Narcan and the fight to stop overdoses
Arremony said he and his colleagues have used Narcan, the most common brand of naloxone, over 200 times so far in 2021.
Showing a reporter how the drug is used, either intravenously or sprayed through a victim’s nostril, he explained how paramedics collect information on the variety of opioid overdose incidents they encounter.
“Routinely people will, when they are under the influence of an opioid and when they are resuscitated or revived with Narcan administration, they will come up and we will ask them questions,” Arremony said last week. “They become alert pretty quickly, and we will say ‘did you do any opioid’ and they will either say ‘yeah, this is what I did,’ or they will say ‘no, I didn’t do it.’”
When it works, the revival happens “within a couple of minutes,” and Arremony said.
While he or another EMT might offer resources for the victim to get help, “we don’t spend a lot of time with them to really get into the social aspect of it.”
When it comes to the marijuana-related overdoses that happened locally, he doubted they were deliberate, and suggested most could be attributed to “cross-contamination.”
“Some have said that ‘all I did was smoke marijuana tonight but I did some cocaine but I don’t do opioids’ — that has been relayed to us,” Arremony explained. “We just know that they are not breathing, so we are going to breathe for them, and we are going to give them Narcan.”
Whatever the circumstances of the 39 incidents reported by the state’s Department of Public Health last month, they come with an alarming and devastating rise in overdose deaths in the state and nationwide, particularly those linked to fentanyl.
According to data recently released by the U.S. Centers for Disease Control, there were an estimated 100,306 drug overdose deaths in the United States during the 12-month period ending in April 2021 – a record high for the country and an increase of 28.5% from the 78,056 deaths during the same period the year before.
In Connecticut, the Department of Public Health reported 1,378 fatal drug overdoses in the calendar year 2020 – a 14.6% increase from 2019 – with 91% of those deaths involving fentanyl.
A growing problem?
As a professor and the Department Chair of Public Health at Yale University, Jason Hockenberry’s wide-ranging research includes studying the interplay between cannabis liberalization policies and the opioid epidemic.
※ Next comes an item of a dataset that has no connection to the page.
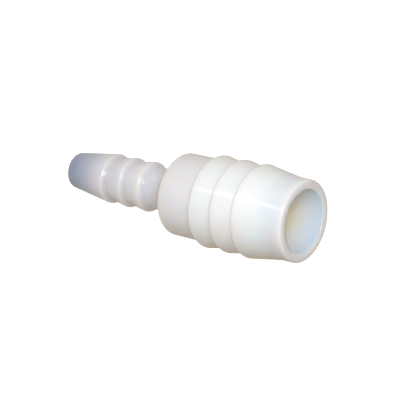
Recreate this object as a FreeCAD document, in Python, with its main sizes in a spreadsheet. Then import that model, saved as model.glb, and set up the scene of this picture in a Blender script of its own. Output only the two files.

On the Plymouth case, he pointed out this was the first-ever documented overdose incident in the U.S. where marijuana was seized, collected, tested and found to be positive for fentanyl.
“This is a sentinel moment and that is probably why the police didn’t have a lot of information because [they] and the U.S. Drug Enforcement Administration is still trying to digest this,” Hockenberry said.
Like local first responders, the public health expert suspected most of the overdose cases related to marijuana came inadvertently.
“At some point, I would expect to see a seizure in the region where there are large quantities of things already cut [with fentanyl],” he added. “Otherwise it’s a cross-contamination story.”
Though marijuana possession is legal in Connecticut, Hockenberry said it could be more than 18 months before the state sees its first recreational use sale, as public health officials, policy experts, lawmakers and members of law enforcement work together to set parameters and hammer out details over how the industry will operate.
“My sense is that when we get to a point where there are dispensaries in Connecticut and things are fully legal, most [marijuana] users are going to go to the dispensaries,” Hockenberry said.
That will cut down on unintentional substances in marijuana used by Connecticut residents.
“I would say it’s still going to be feasible and possible that you are still going to find these cases, but I can’t imagine it will be a big issue,” he added.